TASK GOAL:
Word for word, restate every line of the material.

(Rows from a 3D modeling dataset)
______

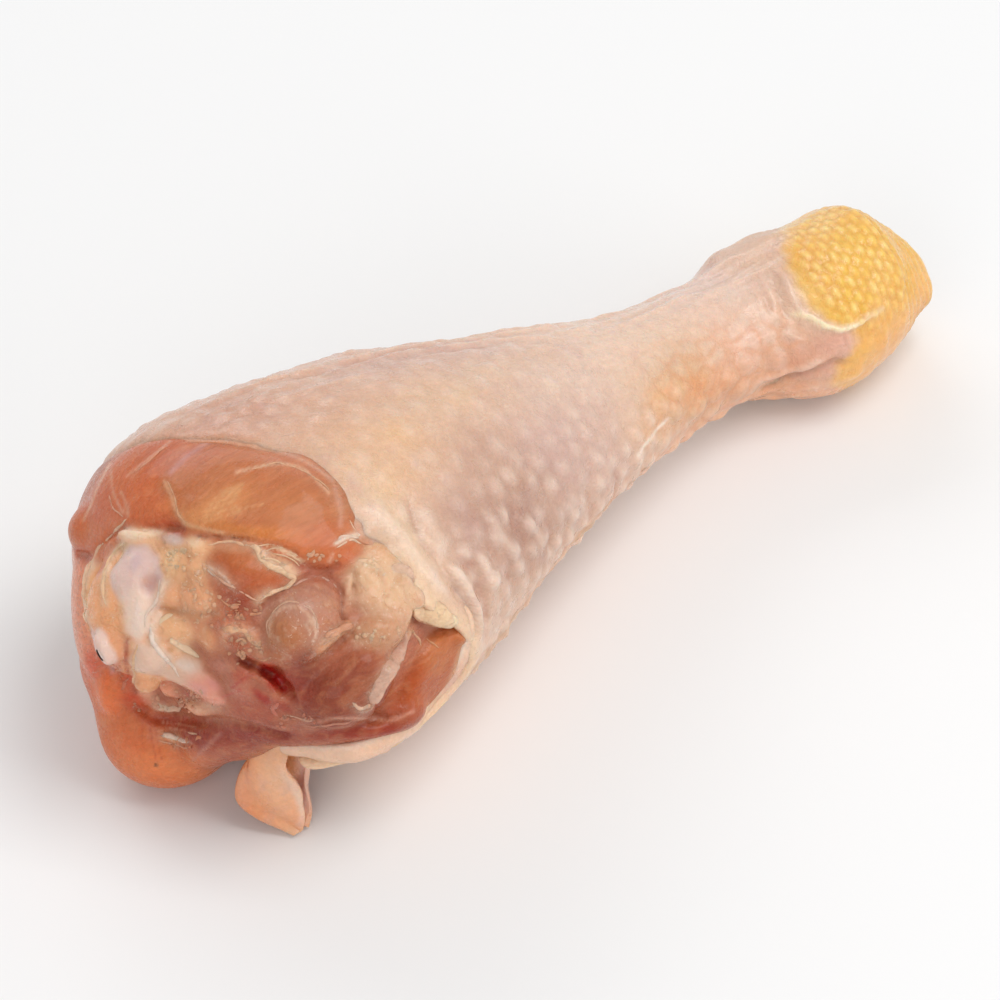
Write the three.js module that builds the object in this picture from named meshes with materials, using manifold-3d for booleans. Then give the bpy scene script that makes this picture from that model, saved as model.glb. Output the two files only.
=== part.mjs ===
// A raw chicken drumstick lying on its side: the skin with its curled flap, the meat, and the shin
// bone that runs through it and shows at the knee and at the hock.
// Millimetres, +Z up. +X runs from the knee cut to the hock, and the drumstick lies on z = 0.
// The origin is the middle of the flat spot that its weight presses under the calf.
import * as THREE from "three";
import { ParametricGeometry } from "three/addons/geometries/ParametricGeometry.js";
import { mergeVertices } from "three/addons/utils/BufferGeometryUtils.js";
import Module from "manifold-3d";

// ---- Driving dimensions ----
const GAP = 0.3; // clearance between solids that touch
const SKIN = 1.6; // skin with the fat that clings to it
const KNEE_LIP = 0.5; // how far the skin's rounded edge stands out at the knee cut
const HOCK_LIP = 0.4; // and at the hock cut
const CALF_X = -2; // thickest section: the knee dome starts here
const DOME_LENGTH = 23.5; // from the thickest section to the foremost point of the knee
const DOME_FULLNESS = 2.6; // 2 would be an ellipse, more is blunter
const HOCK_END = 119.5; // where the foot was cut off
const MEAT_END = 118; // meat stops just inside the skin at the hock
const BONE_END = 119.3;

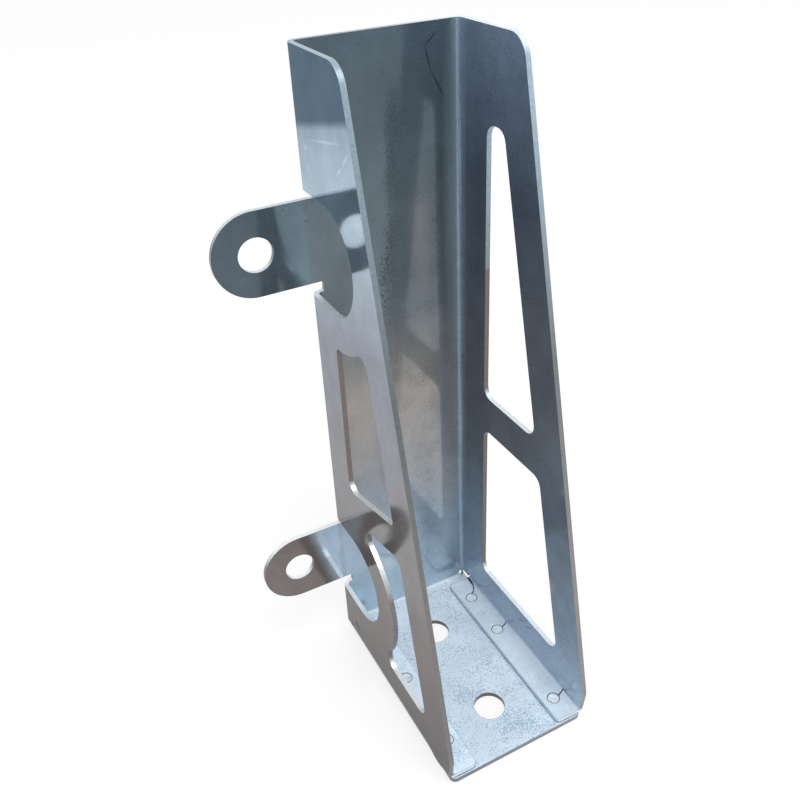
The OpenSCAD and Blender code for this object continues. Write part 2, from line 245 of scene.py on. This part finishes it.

______

WRITTEN ANSWER:
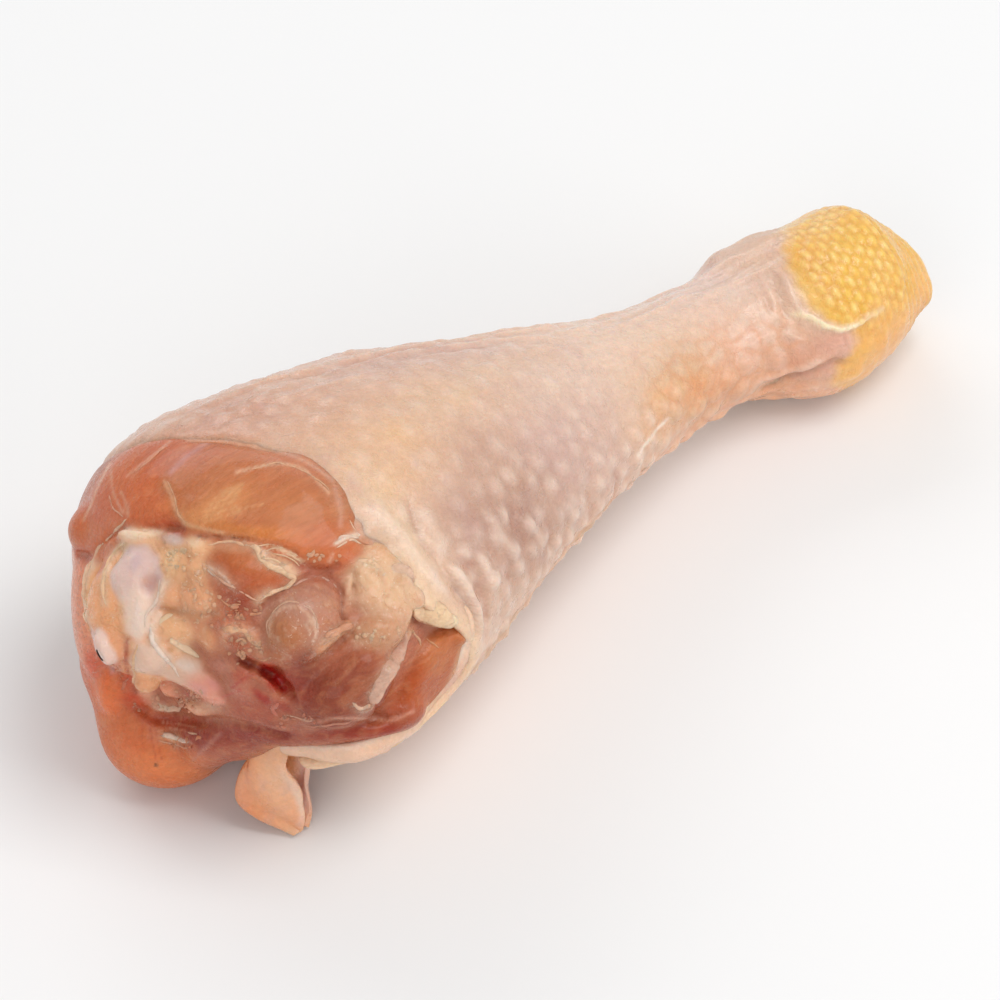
Write the three.js module that builds the object in this picture from named meshes with materials, using manifold-3d for booleans. Then give the bpy scene script that makes this picture from that model, saved as model.glb. Output the two files only.
=== part.mjs ===
// A raw chicken drumstick lying on its side: the skin with its curled flap, the meat, and the shin
// bone that runs through it and shows at the knee and at the hock.
// Millimetres, +Z up. +X runs from the knee cut to the hock, and the drumstick lies on z = 0.
// The origin is the middle of the flat spot that its weight presses under the calf.
import * as THREE from "three";
import { ParametricGeometry } from "three/addons/geometries/ParametricGeometry.js";
import { mergeVertices } from "three/addons/utils/BufferGeometryUtils.js";
import Module from "manifold-3d";

// ---- Driving dimensions ----
const GAP = 0.3; // clearance between solids that touch
const SKIN = 1.6; // skin with the fat that clings to it
const KNEE_LIP = 0.5; // how far the skin's rounded edge stands out at the knee cut
const HOCK_LIP = 0.4; // and at the hock cut
const CALF_X = -2; // thickest section: the knee dome starts here
const DOME_LENGTH = 23.5; // from the thickest section to the foremost point of the knee
const DOME_FULLNESS = 2.6; // 2 would be an ellipse, more is blunter
const HOCK_END = 119.5; // where the foot was cut off
const MEAT_END = 118; // meat stops just inside the skin at the hock
const BONE_END = 119.3;

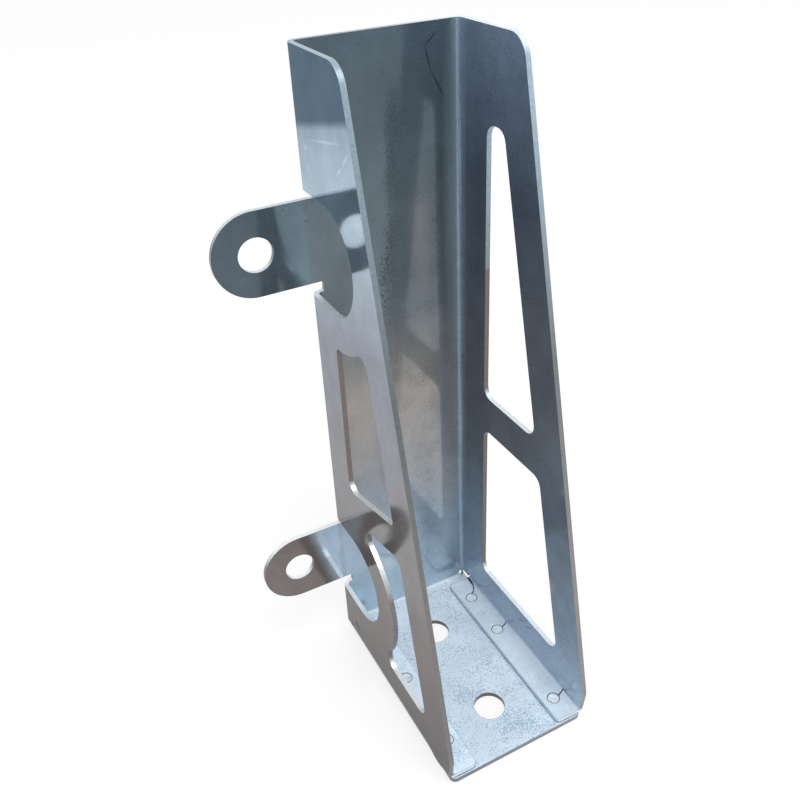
The OpenSCAD and Blender code for this object continues. Write part 2, from line 245 of scene.py on. This part finishes it.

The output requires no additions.